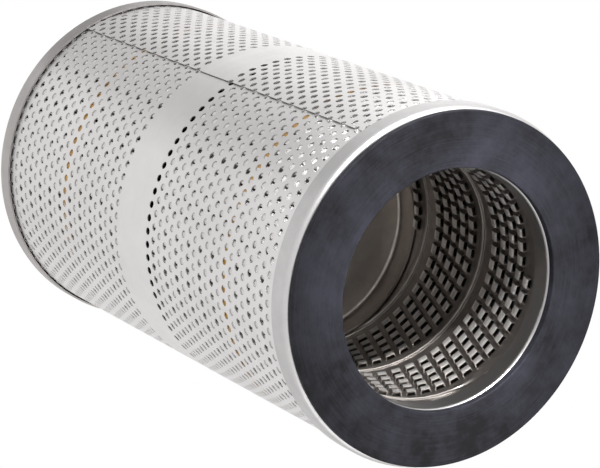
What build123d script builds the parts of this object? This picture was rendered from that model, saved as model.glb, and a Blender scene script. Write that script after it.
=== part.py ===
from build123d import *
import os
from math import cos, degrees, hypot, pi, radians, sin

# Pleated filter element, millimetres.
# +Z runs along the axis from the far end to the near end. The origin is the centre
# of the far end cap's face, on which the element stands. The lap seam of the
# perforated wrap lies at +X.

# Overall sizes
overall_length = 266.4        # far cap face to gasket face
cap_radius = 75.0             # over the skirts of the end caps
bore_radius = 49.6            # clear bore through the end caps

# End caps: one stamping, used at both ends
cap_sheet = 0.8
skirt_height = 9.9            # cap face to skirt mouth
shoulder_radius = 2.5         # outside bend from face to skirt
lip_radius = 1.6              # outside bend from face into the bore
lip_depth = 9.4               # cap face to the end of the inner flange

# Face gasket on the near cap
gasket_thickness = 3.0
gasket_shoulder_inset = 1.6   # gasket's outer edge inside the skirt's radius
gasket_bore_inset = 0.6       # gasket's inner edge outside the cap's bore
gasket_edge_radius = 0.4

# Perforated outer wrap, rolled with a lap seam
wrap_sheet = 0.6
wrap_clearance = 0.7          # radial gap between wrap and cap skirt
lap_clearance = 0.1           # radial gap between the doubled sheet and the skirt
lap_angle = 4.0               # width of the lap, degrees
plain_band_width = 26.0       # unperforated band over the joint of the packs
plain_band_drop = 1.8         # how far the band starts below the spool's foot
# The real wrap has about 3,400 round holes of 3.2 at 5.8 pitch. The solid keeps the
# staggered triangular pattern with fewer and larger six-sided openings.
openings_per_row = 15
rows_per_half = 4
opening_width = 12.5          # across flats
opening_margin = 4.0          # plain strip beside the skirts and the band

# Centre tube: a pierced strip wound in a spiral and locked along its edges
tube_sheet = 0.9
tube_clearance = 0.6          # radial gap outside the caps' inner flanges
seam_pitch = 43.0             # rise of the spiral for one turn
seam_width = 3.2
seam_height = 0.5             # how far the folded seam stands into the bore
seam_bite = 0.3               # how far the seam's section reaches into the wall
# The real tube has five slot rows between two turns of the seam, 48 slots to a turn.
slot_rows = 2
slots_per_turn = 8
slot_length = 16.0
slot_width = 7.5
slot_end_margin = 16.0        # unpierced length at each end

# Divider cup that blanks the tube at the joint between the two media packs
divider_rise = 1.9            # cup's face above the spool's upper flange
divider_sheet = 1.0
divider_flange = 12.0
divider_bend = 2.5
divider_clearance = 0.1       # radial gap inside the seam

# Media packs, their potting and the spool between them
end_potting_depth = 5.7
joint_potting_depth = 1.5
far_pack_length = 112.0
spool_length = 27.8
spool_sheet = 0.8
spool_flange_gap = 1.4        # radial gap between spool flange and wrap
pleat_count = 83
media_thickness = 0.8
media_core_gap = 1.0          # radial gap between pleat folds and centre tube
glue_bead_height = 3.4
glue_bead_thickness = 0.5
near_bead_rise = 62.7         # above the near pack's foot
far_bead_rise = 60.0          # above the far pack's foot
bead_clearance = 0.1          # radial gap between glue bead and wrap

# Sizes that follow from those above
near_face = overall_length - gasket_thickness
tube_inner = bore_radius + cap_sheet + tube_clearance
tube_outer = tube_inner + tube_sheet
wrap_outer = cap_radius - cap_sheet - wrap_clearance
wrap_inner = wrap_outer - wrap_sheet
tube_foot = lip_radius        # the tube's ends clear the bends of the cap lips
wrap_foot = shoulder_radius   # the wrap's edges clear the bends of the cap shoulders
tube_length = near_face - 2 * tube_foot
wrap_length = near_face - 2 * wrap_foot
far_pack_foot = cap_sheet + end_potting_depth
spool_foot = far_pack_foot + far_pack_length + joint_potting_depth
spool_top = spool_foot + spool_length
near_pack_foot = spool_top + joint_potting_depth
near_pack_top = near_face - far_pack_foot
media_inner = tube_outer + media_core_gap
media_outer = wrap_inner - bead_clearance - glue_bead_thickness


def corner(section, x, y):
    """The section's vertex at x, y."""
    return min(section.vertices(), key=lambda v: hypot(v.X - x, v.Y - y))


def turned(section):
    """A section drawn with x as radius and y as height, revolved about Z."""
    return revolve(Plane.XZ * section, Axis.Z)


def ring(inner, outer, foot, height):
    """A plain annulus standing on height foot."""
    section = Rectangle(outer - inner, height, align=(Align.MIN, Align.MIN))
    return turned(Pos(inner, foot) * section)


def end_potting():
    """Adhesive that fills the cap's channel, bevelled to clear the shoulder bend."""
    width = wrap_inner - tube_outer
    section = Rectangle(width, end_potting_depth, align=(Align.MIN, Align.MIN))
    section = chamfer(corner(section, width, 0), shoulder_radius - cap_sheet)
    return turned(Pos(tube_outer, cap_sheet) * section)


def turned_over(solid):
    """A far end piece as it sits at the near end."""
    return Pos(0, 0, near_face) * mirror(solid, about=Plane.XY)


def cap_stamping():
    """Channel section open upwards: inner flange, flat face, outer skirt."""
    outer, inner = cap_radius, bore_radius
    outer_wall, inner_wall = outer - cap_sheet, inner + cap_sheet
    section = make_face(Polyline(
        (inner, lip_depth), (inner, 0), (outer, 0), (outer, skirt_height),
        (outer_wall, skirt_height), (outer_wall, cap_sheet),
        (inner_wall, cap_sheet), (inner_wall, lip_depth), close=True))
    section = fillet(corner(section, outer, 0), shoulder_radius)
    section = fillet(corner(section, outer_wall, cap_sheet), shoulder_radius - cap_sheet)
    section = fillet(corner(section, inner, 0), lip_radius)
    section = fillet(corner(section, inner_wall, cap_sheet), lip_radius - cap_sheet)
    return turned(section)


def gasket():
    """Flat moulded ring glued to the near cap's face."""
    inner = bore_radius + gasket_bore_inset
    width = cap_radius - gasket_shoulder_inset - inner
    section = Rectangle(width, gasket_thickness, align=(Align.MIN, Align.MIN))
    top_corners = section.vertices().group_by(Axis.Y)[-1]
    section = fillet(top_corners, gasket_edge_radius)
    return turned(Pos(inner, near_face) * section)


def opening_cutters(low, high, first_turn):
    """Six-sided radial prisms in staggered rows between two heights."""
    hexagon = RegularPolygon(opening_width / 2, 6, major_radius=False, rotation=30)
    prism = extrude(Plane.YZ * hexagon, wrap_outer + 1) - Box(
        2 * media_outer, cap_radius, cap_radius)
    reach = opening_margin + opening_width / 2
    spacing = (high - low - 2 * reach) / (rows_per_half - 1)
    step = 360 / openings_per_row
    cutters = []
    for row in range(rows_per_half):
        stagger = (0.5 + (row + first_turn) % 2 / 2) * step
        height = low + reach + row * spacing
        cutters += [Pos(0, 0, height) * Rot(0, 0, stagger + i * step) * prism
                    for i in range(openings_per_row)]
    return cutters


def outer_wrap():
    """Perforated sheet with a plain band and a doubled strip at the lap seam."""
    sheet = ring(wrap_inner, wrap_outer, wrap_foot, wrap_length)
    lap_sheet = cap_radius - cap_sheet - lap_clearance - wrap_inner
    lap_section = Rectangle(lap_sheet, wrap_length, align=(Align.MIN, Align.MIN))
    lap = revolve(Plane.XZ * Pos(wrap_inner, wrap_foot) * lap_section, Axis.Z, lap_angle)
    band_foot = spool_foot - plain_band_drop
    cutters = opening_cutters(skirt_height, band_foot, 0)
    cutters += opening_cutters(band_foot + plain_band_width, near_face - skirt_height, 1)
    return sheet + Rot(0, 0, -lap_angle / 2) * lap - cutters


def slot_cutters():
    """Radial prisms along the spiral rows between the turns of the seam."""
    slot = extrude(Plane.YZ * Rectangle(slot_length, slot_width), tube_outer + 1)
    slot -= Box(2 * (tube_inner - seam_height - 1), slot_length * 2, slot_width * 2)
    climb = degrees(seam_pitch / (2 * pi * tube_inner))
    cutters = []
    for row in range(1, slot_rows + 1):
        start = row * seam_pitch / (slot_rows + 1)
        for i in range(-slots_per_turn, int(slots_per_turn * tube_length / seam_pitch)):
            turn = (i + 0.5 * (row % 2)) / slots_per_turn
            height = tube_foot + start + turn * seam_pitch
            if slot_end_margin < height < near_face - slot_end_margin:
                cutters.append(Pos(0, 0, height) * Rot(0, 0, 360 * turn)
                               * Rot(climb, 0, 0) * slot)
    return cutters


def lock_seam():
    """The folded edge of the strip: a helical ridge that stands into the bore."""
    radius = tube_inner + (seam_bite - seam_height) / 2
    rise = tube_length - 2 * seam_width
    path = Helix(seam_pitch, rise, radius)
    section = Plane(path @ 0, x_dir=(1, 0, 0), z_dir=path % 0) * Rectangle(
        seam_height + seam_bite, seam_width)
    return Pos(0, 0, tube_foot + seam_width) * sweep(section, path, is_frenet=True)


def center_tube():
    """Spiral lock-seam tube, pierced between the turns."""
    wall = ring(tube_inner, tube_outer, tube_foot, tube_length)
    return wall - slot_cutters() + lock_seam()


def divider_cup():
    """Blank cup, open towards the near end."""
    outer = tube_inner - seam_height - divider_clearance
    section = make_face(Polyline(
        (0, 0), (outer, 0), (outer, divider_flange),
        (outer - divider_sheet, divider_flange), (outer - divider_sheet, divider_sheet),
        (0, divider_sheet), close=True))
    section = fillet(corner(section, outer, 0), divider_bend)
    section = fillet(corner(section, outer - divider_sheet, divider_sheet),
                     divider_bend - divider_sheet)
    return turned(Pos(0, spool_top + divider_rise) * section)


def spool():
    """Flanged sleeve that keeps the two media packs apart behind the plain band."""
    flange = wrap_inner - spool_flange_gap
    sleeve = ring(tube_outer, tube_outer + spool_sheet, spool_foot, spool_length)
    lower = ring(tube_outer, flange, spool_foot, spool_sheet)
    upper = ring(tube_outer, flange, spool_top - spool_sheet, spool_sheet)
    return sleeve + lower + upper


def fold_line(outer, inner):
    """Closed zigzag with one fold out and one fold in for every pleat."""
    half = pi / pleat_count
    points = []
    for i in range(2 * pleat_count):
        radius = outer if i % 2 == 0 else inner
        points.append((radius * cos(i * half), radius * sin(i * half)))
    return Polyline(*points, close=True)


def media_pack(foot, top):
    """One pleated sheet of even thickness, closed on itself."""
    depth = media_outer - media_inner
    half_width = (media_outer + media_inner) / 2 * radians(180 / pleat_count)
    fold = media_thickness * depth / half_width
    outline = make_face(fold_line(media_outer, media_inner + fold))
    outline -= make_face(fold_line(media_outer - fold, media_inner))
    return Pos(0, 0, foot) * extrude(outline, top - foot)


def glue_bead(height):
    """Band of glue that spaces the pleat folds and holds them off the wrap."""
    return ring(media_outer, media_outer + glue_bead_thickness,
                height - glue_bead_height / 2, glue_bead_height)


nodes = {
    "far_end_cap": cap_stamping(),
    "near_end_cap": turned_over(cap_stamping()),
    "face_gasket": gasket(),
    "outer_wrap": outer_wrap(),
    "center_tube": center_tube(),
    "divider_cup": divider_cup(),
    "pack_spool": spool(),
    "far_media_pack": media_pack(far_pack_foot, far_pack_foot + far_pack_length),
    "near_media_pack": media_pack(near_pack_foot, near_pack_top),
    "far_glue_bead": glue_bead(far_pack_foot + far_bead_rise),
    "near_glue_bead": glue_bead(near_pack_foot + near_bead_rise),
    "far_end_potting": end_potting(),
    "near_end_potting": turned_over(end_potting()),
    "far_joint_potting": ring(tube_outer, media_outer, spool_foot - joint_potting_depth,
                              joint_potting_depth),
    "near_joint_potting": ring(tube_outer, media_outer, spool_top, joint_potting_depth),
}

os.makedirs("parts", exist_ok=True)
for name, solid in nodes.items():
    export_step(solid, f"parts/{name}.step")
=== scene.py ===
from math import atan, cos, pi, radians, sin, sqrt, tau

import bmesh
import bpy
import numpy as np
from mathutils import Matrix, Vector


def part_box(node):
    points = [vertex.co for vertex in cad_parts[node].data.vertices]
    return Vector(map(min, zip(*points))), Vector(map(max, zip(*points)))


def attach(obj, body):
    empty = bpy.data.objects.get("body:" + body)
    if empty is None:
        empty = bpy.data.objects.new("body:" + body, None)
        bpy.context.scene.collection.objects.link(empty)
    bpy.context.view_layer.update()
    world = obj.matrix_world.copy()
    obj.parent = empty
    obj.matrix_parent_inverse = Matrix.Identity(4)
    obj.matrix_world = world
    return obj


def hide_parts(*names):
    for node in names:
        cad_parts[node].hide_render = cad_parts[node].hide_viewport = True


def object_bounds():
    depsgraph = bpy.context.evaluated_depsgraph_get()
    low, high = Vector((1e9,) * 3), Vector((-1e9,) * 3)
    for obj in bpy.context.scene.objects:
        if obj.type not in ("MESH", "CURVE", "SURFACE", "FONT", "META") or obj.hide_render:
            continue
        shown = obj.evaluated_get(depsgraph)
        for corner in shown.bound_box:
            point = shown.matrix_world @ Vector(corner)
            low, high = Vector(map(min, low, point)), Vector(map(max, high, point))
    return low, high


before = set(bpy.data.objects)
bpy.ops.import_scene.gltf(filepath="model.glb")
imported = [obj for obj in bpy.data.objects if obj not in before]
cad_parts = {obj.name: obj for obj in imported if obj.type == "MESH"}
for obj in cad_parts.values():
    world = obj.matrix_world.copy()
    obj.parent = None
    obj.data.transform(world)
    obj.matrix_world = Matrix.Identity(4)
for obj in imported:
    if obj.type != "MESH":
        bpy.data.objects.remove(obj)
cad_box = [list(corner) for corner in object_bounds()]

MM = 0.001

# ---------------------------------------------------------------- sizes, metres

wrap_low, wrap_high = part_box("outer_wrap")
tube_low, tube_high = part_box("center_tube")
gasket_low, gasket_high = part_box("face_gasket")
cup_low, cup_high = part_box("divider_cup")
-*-
**Aim**: Print only the lines that run from the start of the listing to the line bearing "# perforated wrap lies at +X."; please keep the first line and that last one, exactly as they appear.

**Written answer**:
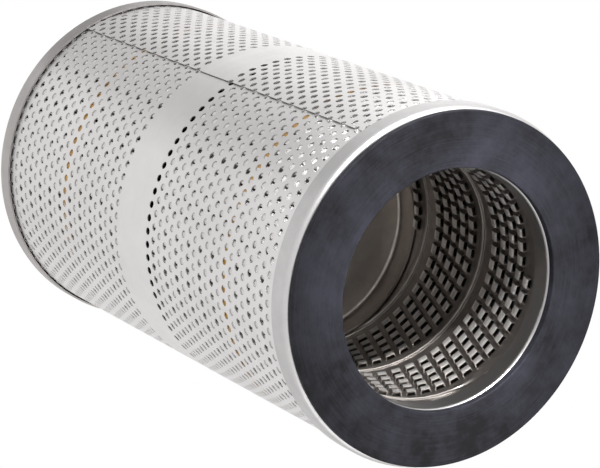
What build123d script builds the parts of this object? This picture was rendered from that model, saved as model.glb, and a Blender scene script. Write that script after it.
=== part.py ===
from build123d import *
import os
from math import cos, degrees, hypot, pi, radians, sin

# Pleated filter element, millimetres.
# +Z runs along the axis from the far end to the near end. The origin is the centre
# of the far end cap's face, on which the element stands. The lap seam of the
# perforated wrap lies at +X.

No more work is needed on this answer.